Following the example set by the question-and-answer columns in the early Journals, when Mary Baker Eddy was Editor, this column will respond to general queries from Journal readers with responses from Journal readers. You’ll find information at the end of the column about how to submit questions. Readers are also encouraged to go to Chapter III of Miscellaneous Writings 1883–1896, by Mary Baker Eddy — “Questions and Answers.”

Can you explain the phrase "cycles of divine light"?

From the August 2012 issue of The Christian Science Journal

Q: Mary Baker Eddy speaks about Christianity as Jesus taught it not being a creed, but “the demonstration of divine Love casting out error and healing the sick . . .” (Science and Health, p. 135). She then goes on to say “. . . not merely in the name of Christ, or Truth, but in demonstration of Truth, as must be the case in the cycles of divine light.” Can you explain the phrase “cycles of divine light”? I’ve puzzled over this for years, and have never found a satisfactory answer.
—A reader in Anahola, Hawaii

A: Science and Health informs us that “. . . the light of ever-present Love illumines the universe” (p. 503). So Love’s light continuously evidences—through revelation—the universe of Mind’s continuous demonstration. To me, this is the “cycles of divine light” referred to in your question.

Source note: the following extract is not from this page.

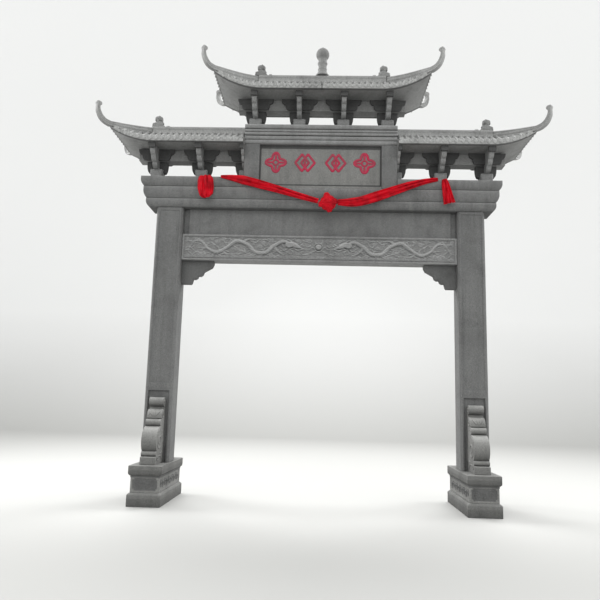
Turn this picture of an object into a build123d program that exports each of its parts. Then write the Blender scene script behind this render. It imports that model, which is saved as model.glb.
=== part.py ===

One of the definitions of cycle in my Funk and Wagnall dictionary is “loop”—like a bicycle wheel. Using this as metaphor, a dot on the bicycle wheel would appear to be spinning around and around in an endless cycle. However, the wheel translates the repetitive motion into forward progress, and by going through the cycles, the dot on the wheel can move infinitely forward, climbing mountains, crossing streams and valleys, and even landing in an occasional ditch. But always moving forward!